▸ INFORMATION PROVIDED
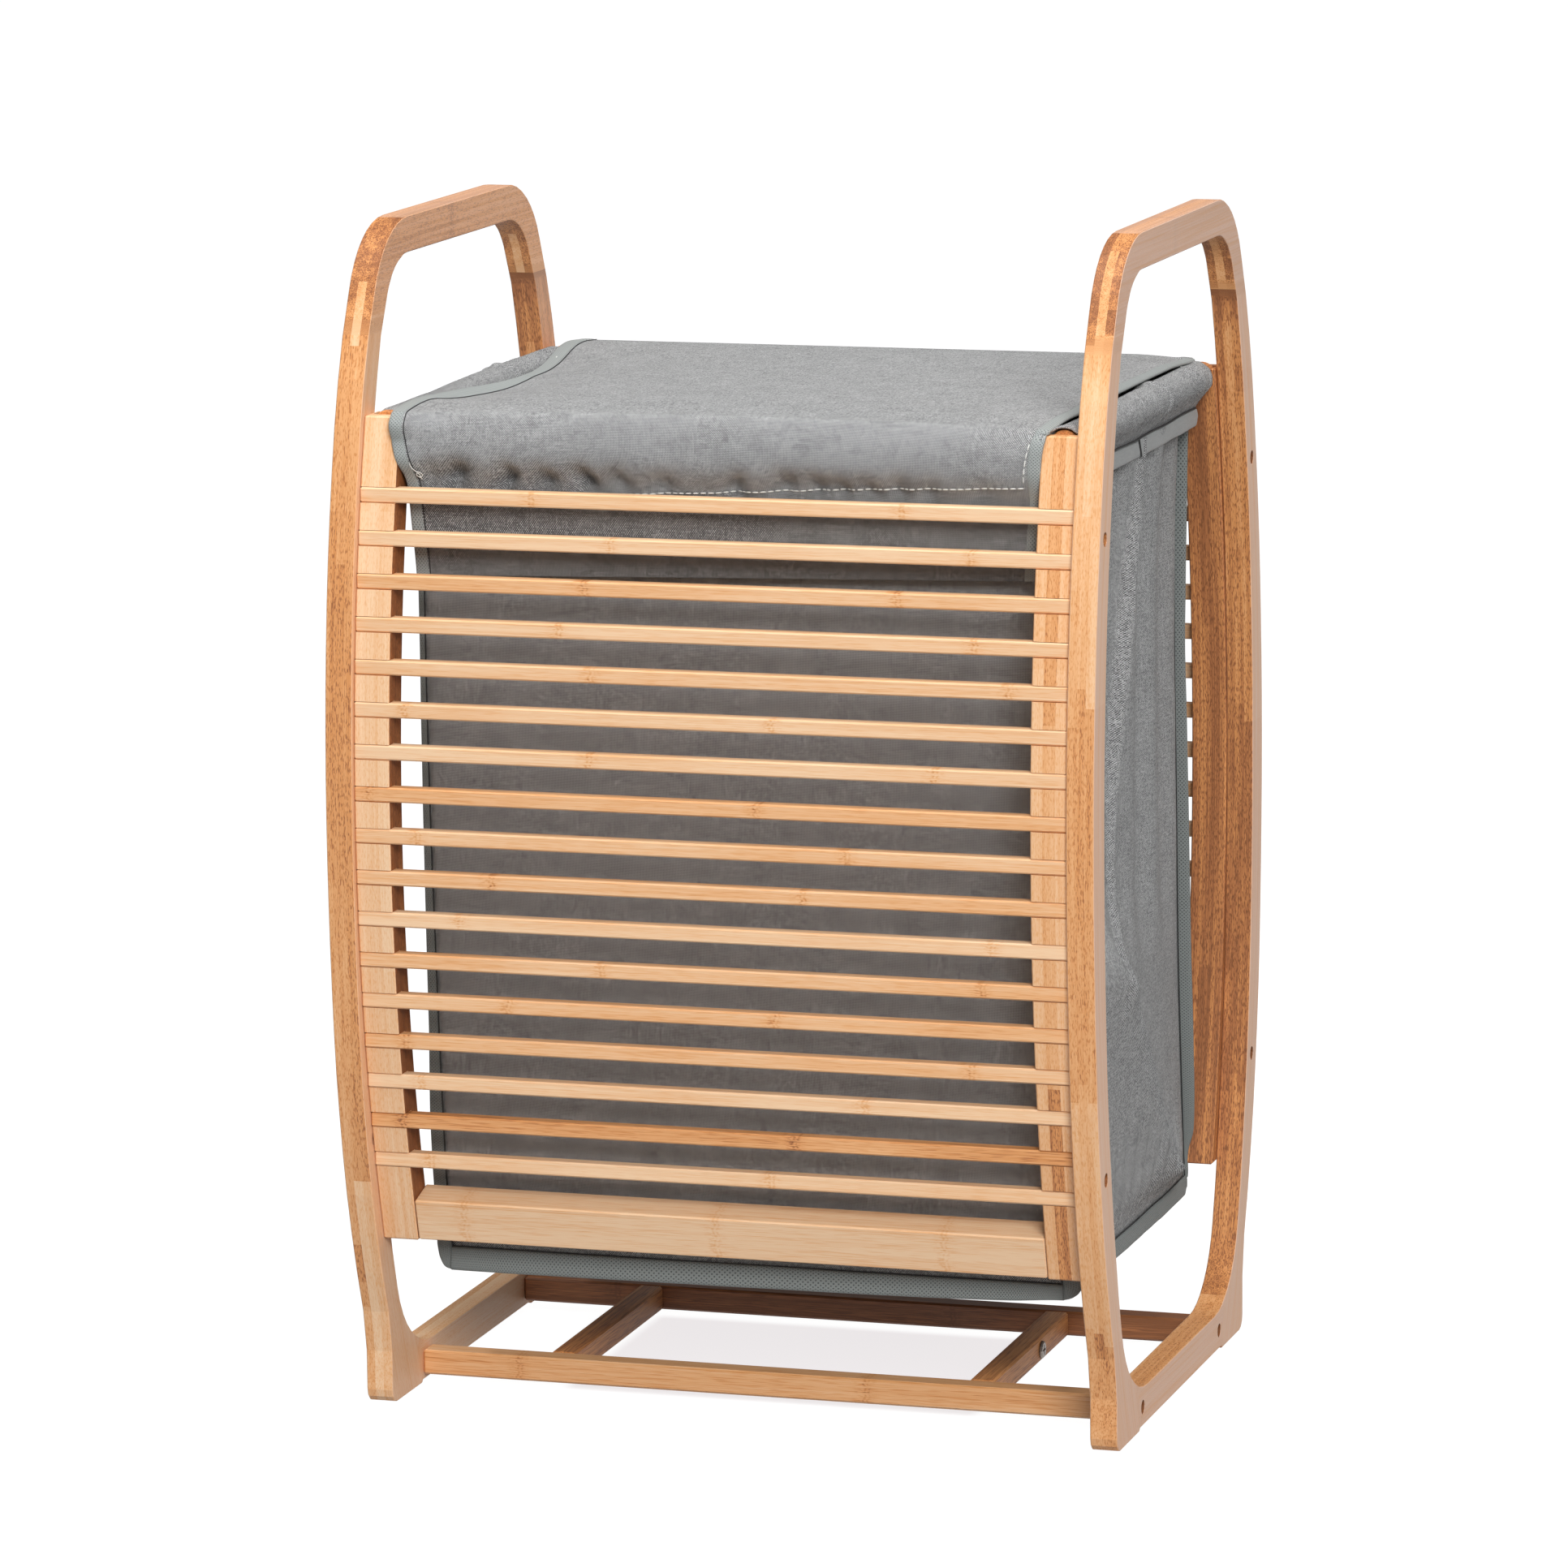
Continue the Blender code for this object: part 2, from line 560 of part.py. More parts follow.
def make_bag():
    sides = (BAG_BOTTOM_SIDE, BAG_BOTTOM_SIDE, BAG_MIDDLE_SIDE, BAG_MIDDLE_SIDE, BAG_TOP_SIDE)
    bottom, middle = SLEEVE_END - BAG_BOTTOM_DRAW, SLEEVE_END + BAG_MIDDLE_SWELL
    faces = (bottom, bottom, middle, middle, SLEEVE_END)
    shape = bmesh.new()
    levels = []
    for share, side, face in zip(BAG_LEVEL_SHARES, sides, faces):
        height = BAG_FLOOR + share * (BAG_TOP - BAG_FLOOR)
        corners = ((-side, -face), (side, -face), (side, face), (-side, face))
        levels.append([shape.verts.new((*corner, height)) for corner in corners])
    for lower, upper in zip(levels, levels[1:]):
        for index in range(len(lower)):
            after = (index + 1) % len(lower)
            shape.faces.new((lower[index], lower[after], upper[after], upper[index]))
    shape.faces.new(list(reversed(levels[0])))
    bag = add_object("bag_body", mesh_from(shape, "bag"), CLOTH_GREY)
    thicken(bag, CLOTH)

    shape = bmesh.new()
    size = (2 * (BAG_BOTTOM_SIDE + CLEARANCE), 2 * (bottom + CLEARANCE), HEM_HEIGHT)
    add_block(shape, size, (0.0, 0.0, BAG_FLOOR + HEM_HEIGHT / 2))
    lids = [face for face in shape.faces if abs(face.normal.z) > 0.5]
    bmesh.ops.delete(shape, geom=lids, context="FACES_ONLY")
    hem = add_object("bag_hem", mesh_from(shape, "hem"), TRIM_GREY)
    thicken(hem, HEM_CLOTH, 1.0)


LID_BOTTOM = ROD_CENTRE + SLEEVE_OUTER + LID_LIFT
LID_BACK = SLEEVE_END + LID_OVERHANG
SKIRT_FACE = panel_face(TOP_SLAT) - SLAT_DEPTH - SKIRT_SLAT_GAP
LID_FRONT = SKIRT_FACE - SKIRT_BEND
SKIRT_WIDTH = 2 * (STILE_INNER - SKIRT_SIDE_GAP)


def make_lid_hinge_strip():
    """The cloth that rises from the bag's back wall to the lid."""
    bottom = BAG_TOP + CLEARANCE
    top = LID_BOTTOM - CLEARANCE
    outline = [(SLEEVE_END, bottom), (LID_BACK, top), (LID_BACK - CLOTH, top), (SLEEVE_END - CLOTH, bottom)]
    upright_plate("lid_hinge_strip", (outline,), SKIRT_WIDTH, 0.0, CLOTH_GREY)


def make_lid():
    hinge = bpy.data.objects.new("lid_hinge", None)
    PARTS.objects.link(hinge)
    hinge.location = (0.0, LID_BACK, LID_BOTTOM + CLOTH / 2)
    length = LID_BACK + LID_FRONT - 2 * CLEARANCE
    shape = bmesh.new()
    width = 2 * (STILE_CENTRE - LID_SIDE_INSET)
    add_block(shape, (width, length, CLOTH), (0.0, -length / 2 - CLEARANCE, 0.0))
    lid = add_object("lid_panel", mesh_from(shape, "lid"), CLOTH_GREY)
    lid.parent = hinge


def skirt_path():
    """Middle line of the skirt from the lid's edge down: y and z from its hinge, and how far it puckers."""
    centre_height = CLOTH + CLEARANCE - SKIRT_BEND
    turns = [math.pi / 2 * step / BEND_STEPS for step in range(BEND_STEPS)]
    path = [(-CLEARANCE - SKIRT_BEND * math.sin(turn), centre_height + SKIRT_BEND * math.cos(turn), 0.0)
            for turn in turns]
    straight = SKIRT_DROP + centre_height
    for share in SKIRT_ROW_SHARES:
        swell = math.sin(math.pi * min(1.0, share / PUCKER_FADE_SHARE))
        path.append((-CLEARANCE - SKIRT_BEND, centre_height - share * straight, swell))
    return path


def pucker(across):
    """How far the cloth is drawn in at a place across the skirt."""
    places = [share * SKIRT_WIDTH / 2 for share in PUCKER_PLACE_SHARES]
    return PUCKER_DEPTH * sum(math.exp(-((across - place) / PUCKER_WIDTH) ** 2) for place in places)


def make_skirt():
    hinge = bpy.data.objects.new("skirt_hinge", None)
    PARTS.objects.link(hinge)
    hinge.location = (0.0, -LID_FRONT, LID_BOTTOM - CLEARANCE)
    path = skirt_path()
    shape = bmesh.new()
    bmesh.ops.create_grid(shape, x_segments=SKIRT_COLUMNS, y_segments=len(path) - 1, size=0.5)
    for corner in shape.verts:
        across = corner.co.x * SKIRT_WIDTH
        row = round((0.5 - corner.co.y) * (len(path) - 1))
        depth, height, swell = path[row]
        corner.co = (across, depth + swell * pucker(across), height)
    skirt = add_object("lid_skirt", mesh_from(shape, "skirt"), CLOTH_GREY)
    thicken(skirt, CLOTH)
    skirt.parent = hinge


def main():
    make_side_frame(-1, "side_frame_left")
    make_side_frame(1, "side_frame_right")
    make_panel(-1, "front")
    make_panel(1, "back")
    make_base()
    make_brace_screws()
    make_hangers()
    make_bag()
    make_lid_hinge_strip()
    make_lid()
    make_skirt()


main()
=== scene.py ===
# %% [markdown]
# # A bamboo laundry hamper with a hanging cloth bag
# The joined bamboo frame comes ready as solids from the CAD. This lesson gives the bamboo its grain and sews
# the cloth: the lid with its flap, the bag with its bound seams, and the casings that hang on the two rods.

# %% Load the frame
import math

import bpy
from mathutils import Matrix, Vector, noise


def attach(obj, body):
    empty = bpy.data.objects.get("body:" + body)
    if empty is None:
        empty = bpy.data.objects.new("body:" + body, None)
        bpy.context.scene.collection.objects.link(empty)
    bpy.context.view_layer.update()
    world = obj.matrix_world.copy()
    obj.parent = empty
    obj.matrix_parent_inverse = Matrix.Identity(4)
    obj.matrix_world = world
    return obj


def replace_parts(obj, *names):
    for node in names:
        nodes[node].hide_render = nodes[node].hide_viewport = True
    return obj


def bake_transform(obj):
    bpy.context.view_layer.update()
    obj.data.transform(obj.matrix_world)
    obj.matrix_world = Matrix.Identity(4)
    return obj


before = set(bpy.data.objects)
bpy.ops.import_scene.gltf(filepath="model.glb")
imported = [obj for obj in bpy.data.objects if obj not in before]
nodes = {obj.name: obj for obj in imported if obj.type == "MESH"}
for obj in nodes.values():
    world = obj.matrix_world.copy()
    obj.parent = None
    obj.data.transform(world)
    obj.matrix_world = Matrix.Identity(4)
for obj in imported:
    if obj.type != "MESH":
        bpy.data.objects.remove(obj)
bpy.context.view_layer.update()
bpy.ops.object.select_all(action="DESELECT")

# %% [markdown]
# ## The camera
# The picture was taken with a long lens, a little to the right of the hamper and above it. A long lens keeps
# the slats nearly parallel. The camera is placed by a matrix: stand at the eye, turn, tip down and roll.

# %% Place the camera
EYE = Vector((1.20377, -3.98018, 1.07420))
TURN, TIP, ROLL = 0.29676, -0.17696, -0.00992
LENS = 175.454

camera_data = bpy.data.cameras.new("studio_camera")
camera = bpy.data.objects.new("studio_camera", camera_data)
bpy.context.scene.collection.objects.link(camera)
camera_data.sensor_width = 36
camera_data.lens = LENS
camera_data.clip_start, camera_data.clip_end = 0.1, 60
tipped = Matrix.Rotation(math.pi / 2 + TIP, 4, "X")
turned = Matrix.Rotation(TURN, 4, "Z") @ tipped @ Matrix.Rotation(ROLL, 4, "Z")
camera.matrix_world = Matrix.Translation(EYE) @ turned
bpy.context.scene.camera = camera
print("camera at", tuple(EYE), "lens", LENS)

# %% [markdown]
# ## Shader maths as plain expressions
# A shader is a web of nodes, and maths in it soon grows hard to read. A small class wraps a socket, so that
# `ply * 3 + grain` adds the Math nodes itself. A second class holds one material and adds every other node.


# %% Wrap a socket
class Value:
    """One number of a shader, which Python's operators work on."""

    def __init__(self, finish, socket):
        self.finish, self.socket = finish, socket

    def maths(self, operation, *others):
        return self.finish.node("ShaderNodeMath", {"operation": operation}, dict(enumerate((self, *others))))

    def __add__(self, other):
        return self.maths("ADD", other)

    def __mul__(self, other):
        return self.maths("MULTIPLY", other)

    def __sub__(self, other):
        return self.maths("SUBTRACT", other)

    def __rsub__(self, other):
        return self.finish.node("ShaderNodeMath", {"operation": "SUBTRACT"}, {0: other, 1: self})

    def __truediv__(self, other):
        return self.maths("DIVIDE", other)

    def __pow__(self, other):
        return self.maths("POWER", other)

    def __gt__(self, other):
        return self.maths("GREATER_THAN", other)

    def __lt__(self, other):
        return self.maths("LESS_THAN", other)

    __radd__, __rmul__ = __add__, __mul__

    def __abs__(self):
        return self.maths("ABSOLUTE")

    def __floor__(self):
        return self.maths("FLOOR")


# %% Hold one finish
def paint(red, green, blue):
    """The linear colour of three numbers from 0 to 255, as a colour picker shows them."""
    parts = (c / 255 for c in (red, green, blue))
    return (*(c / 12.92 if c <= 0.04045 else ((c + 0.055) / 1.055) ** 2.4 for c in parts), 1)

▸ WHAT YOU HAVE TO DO
From the top of the listing above, restate each line word for word up to and including the line with "thicken(bag, CLOTH)"; add nothing else.

▸ TASK OUTPUT
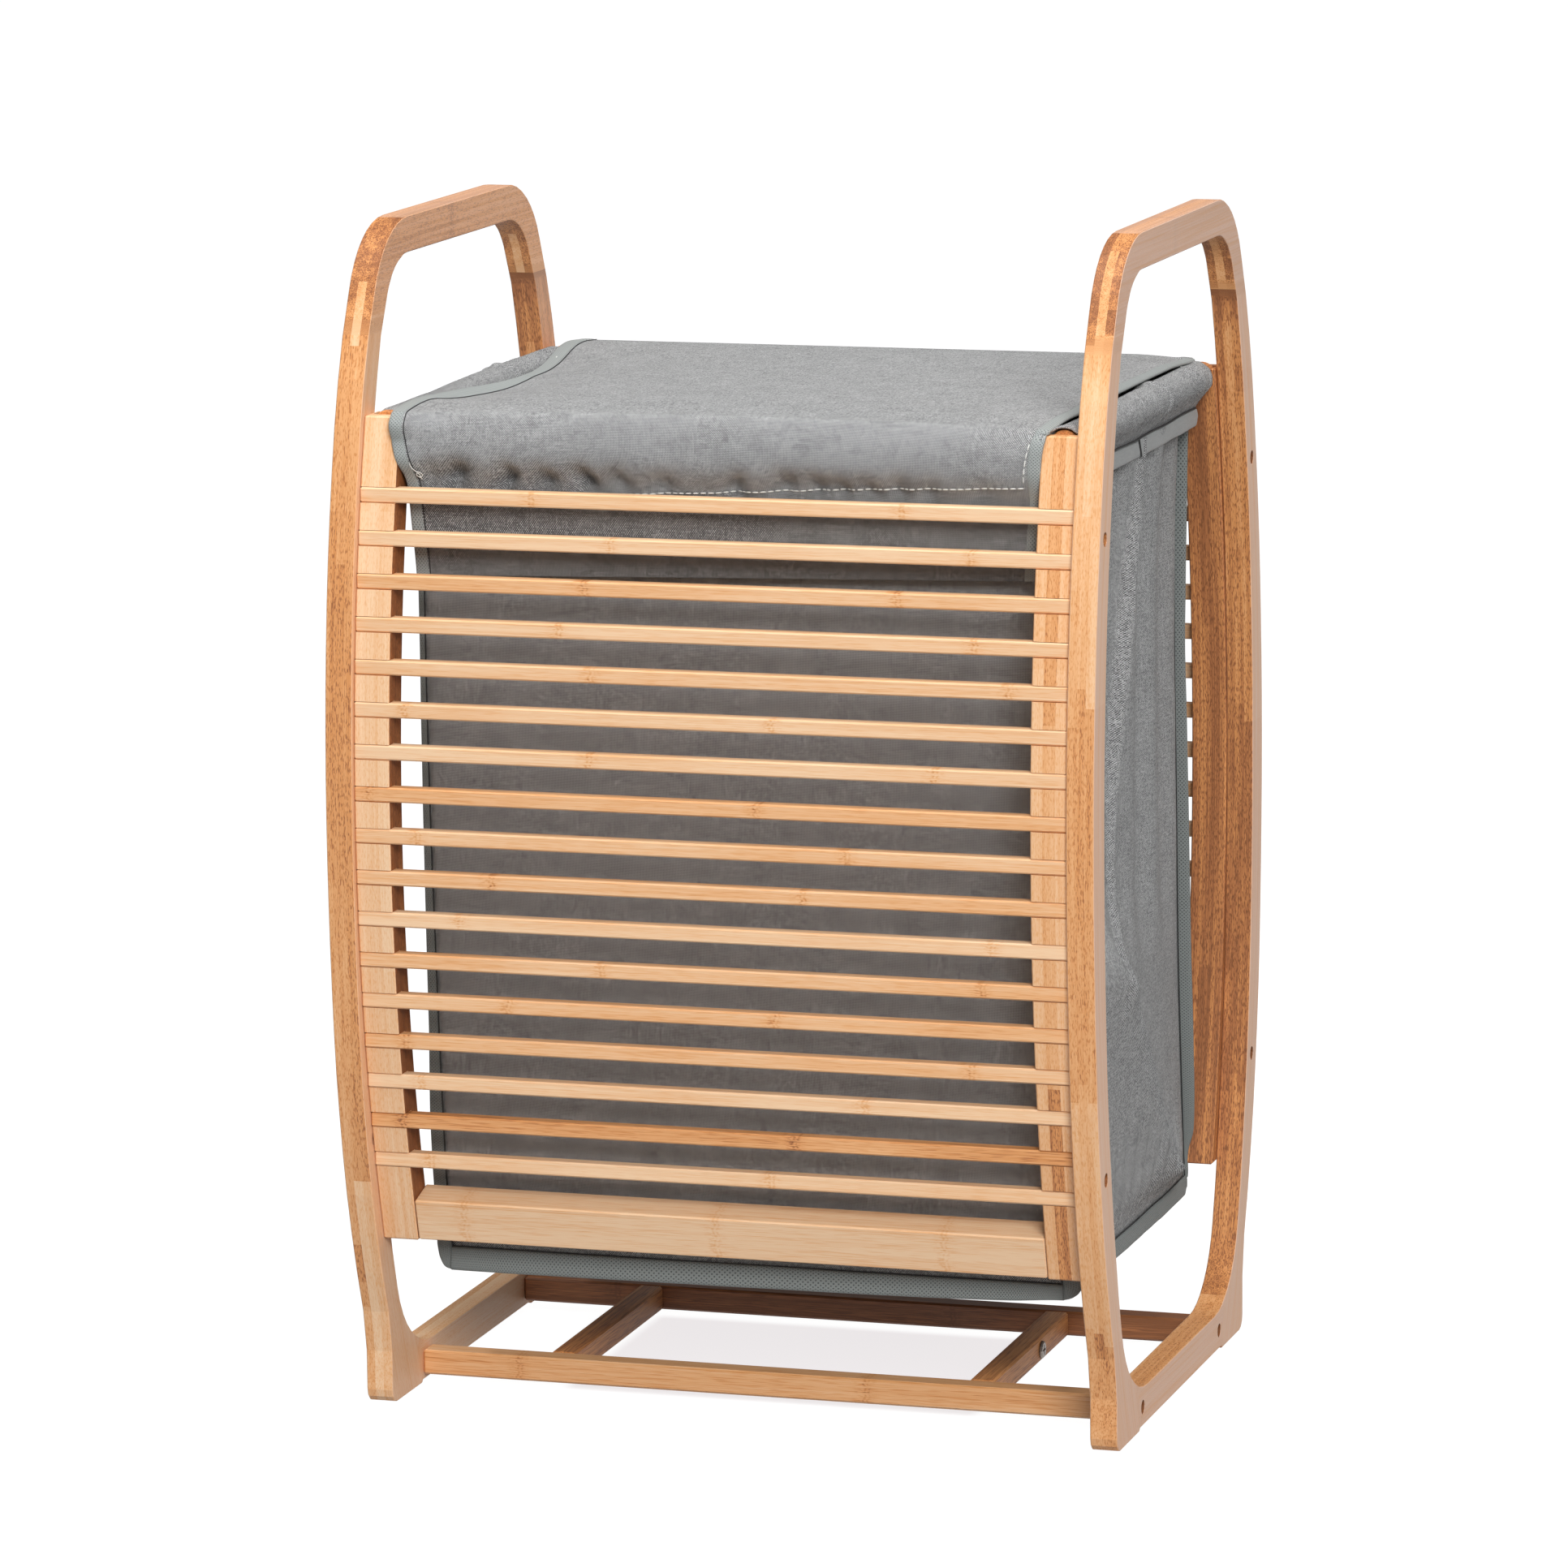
Continue the Blender code for this object: part 2, from line 560 of part.py. More parts follow.
def make_bag():
    sides = (BAG_BOTTOM_SIDE, BAG_BOTTOM_SIDE, BAG_MIDDLE_SIDE, BAG_MIDDLE_SIDE, BAG_TOP_SIDE)
    bottom, middle = SLEEVE_END - BAG_BOTTOM_DRAW, SLEEVE_END + BAG_MIDDLE_SWELL
    faces = (bottom, bottom, middle, middle, SLEEVE_END)
    shape = bmesh.new()
    levels = []
    for share, side, face in zip(BAG_LEVEL_SHARES, sides, faces):
        height = BAG_FLOOR + share * (BAG_TOP - BAG_FLOOR)
        corners = ((-side, -face), (side, -face), (side, face), (-side, face))
        levels.append([shape.verts.new((*corner, height)) for corner in corners])
    for lower, upper in zip(levels, levels[1:]):
        for index in range(len(lower)):
            after = (index + 1) % len(lower)
            shape.faces.new((lower[index], lower[after], upper[after], upper[index]))
    shape.faces.new(list(reversed(levels[0])))
    bag = add_object("bag_body", mesh_from(shape, "bag"), CLOTH_GREY)
    thicken(bag, CLOTH)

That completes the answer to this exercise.